1. Be a follower of Christ rather than be in it just for what God / Jesus can give.

2. Being a Christian is actually being a "Little Christ" - being so like Jesus people mistake me for Him.

2. Make yourself useful in the marketplace: We are all ministers in our own fields, not just in church.

3. Domino effect - the small is mighty!

4. God wants me to be happy and alive!


Day 2:

1. God blessed me with influence: influence and power is good because I can steer it on.

2. I stand between the living and the dead.

3. "The time is up for chasing shadows. You gave the world a light to follow."

from Relentless/ Hillsong spoke to me. I have been chasing shadows and wasting my time away for too long.. It is time for me to align what I do with what God would want.

4. Prayer Fridays/ Monthly Fridays

5. A dream to hold the biggest webinars for Christian Entrepreneurs

6. Dream killers like Facebook are a big nono

7. I have been very selfish and filled with fear and lack of trust for God. God showed me how I have been for the past few months and I have always been filled with fear and not putting God in the picture. It's time to let go of these and fully embrace what God has and wants for me.

8. Even with IM doesn't work, I will trust that God is steering me on the right path to something greater. I will hold and trust the promises of God, especially in this verse -

Jeremiah 29:11
"For I know the plans I have for you,” declares the Lord, “plans to prosper you and not to harm you, plans to give you hope and a future."

9. One life, one harvest: My actions should always involve other people in the picture because it is how i can be a good salt and light/ spread the gospel/ bless others :)

Thank you God.

Saturday, December 28, 2013

All these tribulations... I am growing up.

Sunday, November 3, 2013

Grades in university

At this juncture of my university life, 11 weeks into the term, I feel... lost. Lessons are relatively easier and a lot less challenging than A levels in terms of content. Emphasis, is instead, on an ability to talk and a self-discipline to stay focused and do your own revision. Additionally, staying in a Residential College in Cinnamon also brings with it a new way of living for me.

There's a million issues that I want to record down now, but for now, I will stick to my grades. I just... don't have the drive to try my very very best anymore. When I go to class, I know that it is 30% class participation, but yet at times, I am just too shag to talk after the mandatory 1 or 2 times to get the mandatory class participation for each class. For my USP essay, I know that I can do better, I even submitted my paper 3's draft late, and its worth quite a lot of weightage and also I am sacrificing being in the good books of my professor.

I wonder why.

Perhaps its because after my good A level grades, I ended up in NUS business school, albeit under a NUS scholarship, but still... i can get in with a much lower grade.
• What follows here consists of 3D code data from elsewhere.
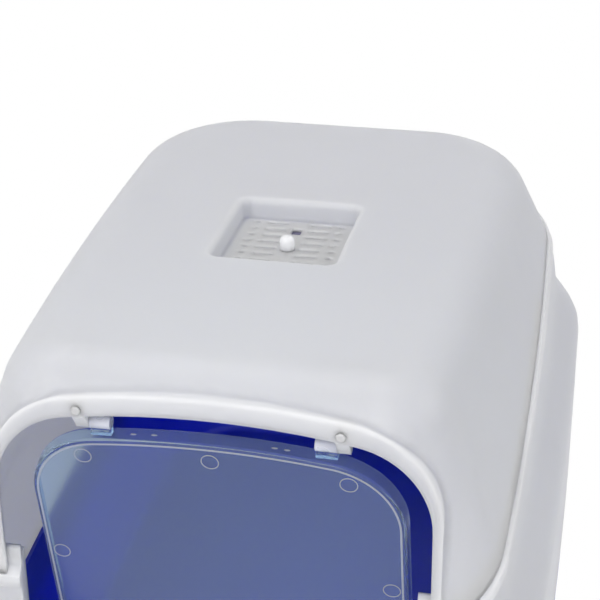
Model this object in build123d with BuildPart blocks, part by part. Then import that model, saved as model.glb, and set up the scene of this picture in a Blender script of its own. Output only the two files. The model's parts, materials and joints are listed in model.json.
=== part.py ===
from build123d import *
from math import atan, cos, degrees, radians, sin, tan
import os

# Covered litter box with a flip-up cover, a swinging flap and a filtered roof vent.
# Millimetres, +Z up, origin on the floor under the middle of the pan, entrance towards -Y.
os.makedirs("parts", exist_ok=True)

# Hood: half widths, rear faces and heights of the level outlines that its lip follows, from the
# base to the crown. The shells lie inside them by lip_out.
hood_wall = 2.8
base_z = 80.0
base_half_width = 199.0
base_front_y = -258.0
base_rear_y = 258.0
hip_z = 192.0
hip_half_width = 200.0
hip_rear_y = 258.0
waist_z = 230.0
waist_half_width = 182.0
waist_rear_y = 241.0
shoulder_z = 268.0
shoulder_half_width = 178.0
shoulder_rear_y = 235.0
crown_z = 412.0
crown_half_width = 122.0
crown_rear_y = 205.0
front_lean = 8.0
front_corner = 42.0
rear_corner = 92.0
side_bow_front = 4.0
side_bow_rear = 9.0
hip_blend = 9.0
waist_blend = 8.0
shoulder_blend = 10.0

# Roof
roof_z = 388.0
roof_slope = 6.6
roof_crown = 5.0
roof_edge = 38.0

# Parting line between the cover and the lower hood: a steep front end and a gentle fall forwards
seam_gap = 0.4
seam_knee_y = -208.0
seam_knee_z = 264.5
seam_front_rise = 45.0
seam_rear_rise = 2.4
seam_bend = 60.0
lip_out = 2.0
lip_height = 7.0
tongue_clearance = 0.4
tongue_wall = 2.2
tongue_height = 9.0
tongue_root = 8.0
tongue_end_y = 60.0

# Entrance in the cover, measured up the leaning front face
opening_top_z = 362.0
opening_half_width = 134.5
opening_arch = 16.6
opening_corner = 54.0
opening_run = 150.0
collar_side = 6.0
collar_top = 13.0
collar_corner = 64.0
collar_proud = 1.5
collar_depth = 40.0

# Entrance in the lower hood
sill_z = 130.0
gate_half_width = 126.0
gate_corner = 22.0
gate_return = 10.0
post_depth = 26.0
post_cap = 4.0

# Flap, its pivots and its two hangers
hinge_z = 346.0
hinge_setback = 8.5
hanger_spacing = 160.0
hanger_width = 8.0
hanger_radius = 4.2
hanger_depth = 6.5
hanger_top_z = 364.5
hanger_bottom_z = 354.0
hanger_slot = 2.7
pivot_radius = 1.6
pivot_clearance = 0.08
stem_z = 360.5
stem_radius = 2.0
dome_radius = 3.2
dome_height = 2.0
dome_round = 1.6
stem_clearance = 0.05
flap_top_gap = 17.0
flap_hang = 5.0
flap_front = 11.0
flap_half_width = 116.8
flap_height = 206.0
flap_arch = 12.8
flap_corner = 50.0
flap_foot_corner = 26.0
flap_wall = 1.6
flap_depth = 12.0
flap_flare = 1.3
flap_edge = 2.6
tab_width = 13.0
tab_radius = 4.2
tab_thickness = 4.4
tab_play = 0.3
tab_drop = 9.0

# Roof vent
vent_y = -2.0
vent_width = 86.0
vent_length = 96.0
vent_depth = 15.0
vent_corner = 7.0
vent_wall = 2.4
vent_draft = 4.0
vent_lip = 2.0
slot_rows = 9
slot_pitch = 10.2
slot_width = 2.6
long_slot = 15.2
long_slot_x = 15.2
short_slot = 4.8
short_slot_x = 30.5
square_hole_y = 29.0
square_hole_width = 7.5
square_hole_length = 10.0
round_hole_y = -23.0
round_hole_radius = 3.5

# Filter pad, its tray and the knob that holds them under the vent
layer_gap = 0.3
pad_thickness = 5.0
pad_width = 74.0
pad_length = 84.0
pad_corner = 6.0
pad_margin = 0.5
pad_hole_radius = 13.0
tray_wall = 1.8
tray_columns = 4
tray_rows = 5
tray_bar = 2.4
hub_radius = 11.5
knob_radius = 5.2
knob_height = 10.0
knob_round = 4.2
knob_gap = 0.1
shaft_radius = 3.0
shaft_clearance = 0.06
key_length = 17.0
key_width = 4.4
key_height = 2.6
key_clearance = 0.4

# Rear hinge of the cover
pivot_z = 287.0
knuckle_radius = 6.0
knuckle_offset = 1.6
knuckle_length = 14.0
knuckle_clearance = 0.6
ear_length = 6.0
side_play = 0.4
pin_radius = 2.5
pin_clearance = 0.08
pin_head = 1.2
pin_head_radius = 3.6
pin_chamfer = 0.5
hinge_x = 50.0
arm_height = 16.0
bracket_drop = 26.0

# Pan
pan_wall = 2.8
pan_floor = 3.0
pan_rim_z = 112.0
pan_rim_gap = 2.2
pan_taper = 22.0
pan_flange_inset = 2.3
pan_flange_thickness = 3.6
pan_skirt = 2.4
pan_skirt_drop = 9.0
pan_foot_round = 9.0
seat_gap = 0.3

reach = 320.0


def lip_front_y(z):
    """Front of the outline that the lip follows, at a height."""
    return base_front_y + (z - base_z) * tan(radians(front_lean))


def front_y(z):
    """Front face of the shells at a height."""
    return lip_front_y(z) + lip_out


def rear_y(z):
    """Rear face of the cover at a height between the shoulder and the crown."""
    share = (z - shoulder_z) / (crown_z - shoulder_z)
    return shoulder_rear_y + share * (crown_rear_y - shoulder_rear_y) - lip_out


def roof_top(y):
    """Height of the roof's ridge at a distance from the middle."""
    return roof_z - (y - hinge_y) * tan(radians(roof_slope))


def seam_z(y):
    """Height of the long rear run of the parting line."""
    return seam_knee_z + (y - seam_knee_y) * tan(radians(seam_rear_rise))


def soft_turn(below, level, above, height):
    """Three outlines that round a turn of the hood's profile, over a height each way."""
    start = level + (below - level) * (height / (level.Z - below.Z))
    end = level + (above - level) * (height / (above.Z - level.Z))
    return [start, level * 0.5 + (start + end) * 0.25, end]


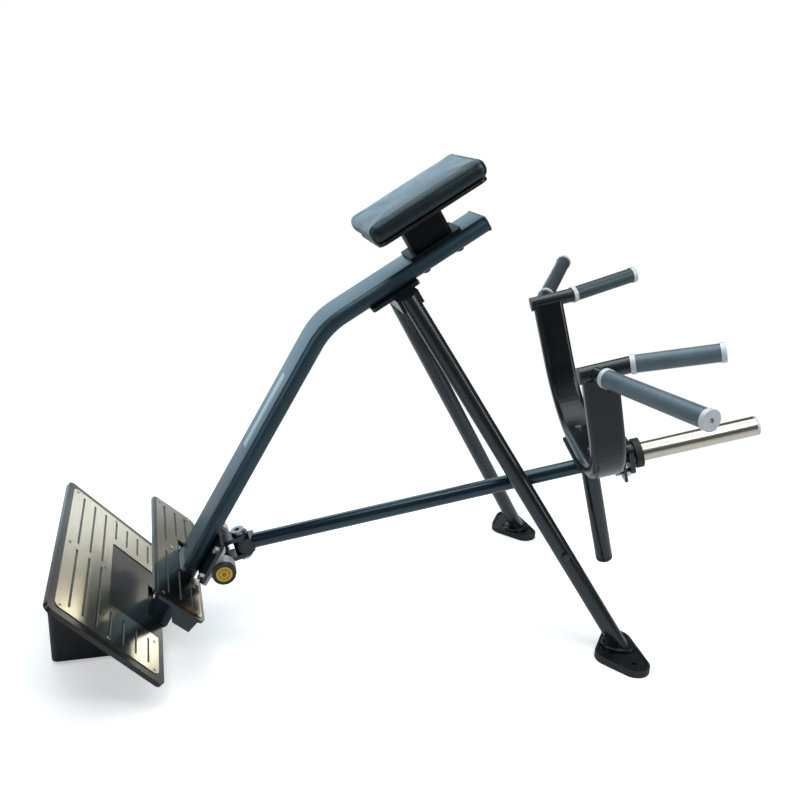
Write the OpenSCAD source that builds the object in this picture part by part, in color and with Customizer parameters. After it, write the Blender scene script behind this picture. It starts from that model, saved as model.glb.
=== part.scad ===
// T-bar row machine with a chest pad, a swinging lever and four grips.
// Millimetres, +Z up. The floor is Z 0 and the lever points along +X.
// The origin lies on the floor, midway between the outer anchor holes of the two rear feet.

/* [Frame] */
// Distance from the anchor line of the rear feet back to the lever's axle
axle_back = 1028; // [980:1:1080]
// Height of the lever's axle above the floor
axle_h = 217; // [205:1:230]
// Slope of the spine's lower run from the floor
spine_lean = 62; // [60:0.5:64]
// Slope of the spine's upper run, which carries the pad
pad_lean = 33; // [31:0.5:36]
// Width of the spine tube
spine_w = 130; // [110:1:140]
// Thickness of the spine tube
spine_t = 40; // [36:1:46]
// Corner radius of the spine tube
spine_r = 12; // [8:1:16]
// Centreline length of the lower run, from abreast of the axle up to the corner
lower_run = 670; // [640:1:700]
// Centreline length of the upper run, from the corner to the top end
upper_run = 476; // [455:1:500]
// Bend radius of the spine's centreline
spine_bend = 200; // [160:1:230]
// Height of the spine's lower end above the floor
spine_foot_h = 40; // [36:1:50]
// Thickness of the plastic cap on the spine's top end
spine_cap_t = 5; // [3:0.5:8]

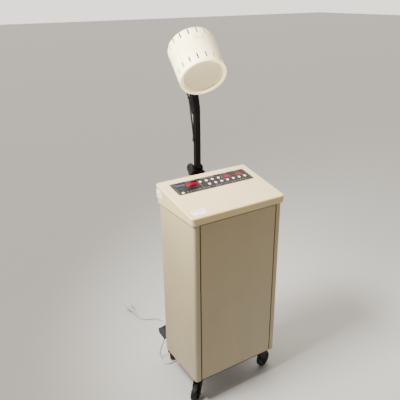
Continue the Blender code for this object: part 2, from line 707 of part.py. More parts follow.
def vents(ring):
    """Cutters for one ring of narrow slots along the drum."""
    width, length = VENT_SIZE
    shape = bmesh.new()
    for i in range(VENTS):
        angle = math.radians(VENT_PHASE + 360 * i / VENTS + 90)
        matrix = (Matrix.Rotation(-angle, 4, "Z")
                  @ Matrix.Translation((DRUM_R_REAR, 0, -DRUM_L * ring))
                  @ Matrix.Diagonal((0.02, width, length, 1.0)))
        bmesh.ops.create_cube(shape, size=1.0, matrix=matrix)
    mesh = bpy.data.meshes.new("vents")
    shape.to_mesh(mesh)
    shape.free()
    return mesh


def drum():
    """Two turned shells, the face, and the coil inside."""
    split = DRUM_L * DRUM_SEAM
    mid = drum_radius(DRUM_SEAM)
    crown = 0.012
    outer = arc((DRUM_R_REAR - crown, -crown), crown, 90, 0, 4)
    inner = arc((DRUM_R_REAR - crown, -crown), crown - DRUM_WALL, 0, 90, 4)
    rear = ([(0, 0)] + outer + [(mid, -split + FIT), (mid - DRUM_WALL, -split + FIT)]
            + inner + [(0, -DRUM_WALL)])
    shell = place("drum_rear_shell", profile(rear), DRUM, colour=CREAM_HEAD, roughness=0.35)
    turn(shell, 54)
    boolean(shell, tool("rear_vents", vents(VENT_RINGS[0]), DRUM))

    lip = 0.008
    front = ([(mid, -split - FIT)] + arc((DRUM_R_FRONT - lip, -DRUM_L + lip), lip, 0, -90, 4)
             + [(FACE_R + 0.0035, -DRUM_L), (FACE_R + 0.0012, -DRUM_L + 0.0015),
                (FACE_R + FIT, -DRUM_L + FACE_DEPTH + 0.004), (DRUM_R_FRONT - DRUM_WALL - 0.001,
                -DRUM_L + FACE_DEPTH + 0.004), (mid - DRUM_WALL, -split - FIT)])
    shell = place("drum_front_shell", profile(front, closed=True), DRUM, colour=CREAM_HEAD,
                  roughness=0.35)
    turn(shell, 54)
    boolean(shell, tool("front_vents", vents(VENT_RINGS[1]), DRUM))

    face_z = -DRUM_L + FACE_DEPTH
    face = profile([(0, face_z + 0.003), (FACE_R, face_z + 0.003), (FACE_R, face_z), (0, face_z)])
    turn(place("face_disc", face, DRUM, colour=(0.62, 0.58, 0.50), roughness=0.45), 64)
    former_z = face_z + 0.0150
    former = profile([(0, former_z + 0.003), (0.082, former_z + 0.003), (0.082, former_z),
                      (0, former_z)])
    turn(place("coil_former", former, DRUM, colour=(0.75, 0.72, 0.62), roughness=0.6), 48)
    turns, steps = 3.25, 14
    spiral = []
    for i in range(int(turns * steps) + 1):
        angle = 2 * math.pi * i / steps
        radius = 0.020 + 0.0125 * i / steps
        spiral.append((radius * math.cos(angle), radius * math.sin(angle), former_z - 0.0030))
    place("applicator_coil", tube(spiral, 0.0025), DRUM, colour=(0.72, 0.38, 0.22),
          roughness=0.3, metallic=1.0)
    around = math.radians(6)
    catch = place("head_catch", boxes(((0.037, 0.010, 0.022), (0, 0, 0)), bevel=0.0012),
                  DRUM, (-0.0905 * math.sin(around), -0.0905 * math.cos(around), -DRUM_L * 0.293),
                  (0, 0, -6), colour=CREAM_HEAD, roughness=0.4)
    boolean(catch, bpy.data.objects["drum_envelope"])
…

I feel... the rat race in Singapore is over-hyped. I feel... a sense of laziness because after mugging my ass off for A levels, i couldn't bring myself to feel like this over again. And because the rigour isn't really there, focusing instead on accuracy and articulation, perhaps. Most importantly, I want to start my own business, and i don't think CAP is a way of working towards that. This results in some kind of disjointedness, I guess. I score a good CAP for? A good job in a good company. But the irony is that I dont WANNA work in a good company. And there lies the conflict.

But, I suppose, I want to strive for excellence in whatever I do, and for God & my parents to be proud of me, and that is what will keep me going.

Sunday, October 27, 2013

Lost.

I feel confused, what do I stand for in life?

Who really cares about me?

Relationships - what do they mean?

Is it tearing me down, is it not feasible?

Should I trust, when he has proven himself unreliable and having ill habits?

Why do I feel resentful, at others' happiness?

Why do I lock myself in, always presuming people do not have a good impression of me, and in doing so, perhaps inhibit any new friendships?

Why am I slipping deeper into sin? Is it because of him, and his nonchalance and values of what is right and wrong?

Why am I unhappy, when I have more time and everything around me?

Why do I feel myself clinging desperately for comfort, for familiarity, for being alone, for feeling peace and quiet, for wanting so badly to retain the place I call home for so many years?

I am confused, God, I want to figure my life so badly. I want a good life, a peaceful relationship; not this God. And yet, I can't let go, grappling so tightly to the possibility that things can get better.

And whose fault is it? Is it mine, with my short temper and defensiveness, or his. With his sensitiveness and sharp accusatory tongue? Or is this just a sad combination that will not work out; unless I drastically change who I am?

Will I never be able to seek comfort in him, in feeling stability, in feeling presence, in feeling compatibility, in feeling serenity?

Wednesday, September 11, 2013

Today: Morning: Project group meeting at 10, sidewalk MGM at 11, 1.30 - 4ish to discuss jubident with kangli. 515 practice for song worship. 6.30 NSC meeting, 8pm USP ministry

Sunday, September 8, 2013

kaylenetxh@gmail.com

email

Friday, September 6, 2013

Identity crisis.

Thursday, August 29, 2013

Yesterday.

Yesterday was a more chill day. Woke up late for financial accounting, and then chionged to the LT for lecture.

Following which stayed behind to do essay in my room and then had lunch with Rachel.

Continued doing WCT essay and then took a good nap, woke up, continued doing and then went for dinner.

Went for USS where I researched more about jelly and then went for saren's Icecream party. After that, went back to room to finish WCT.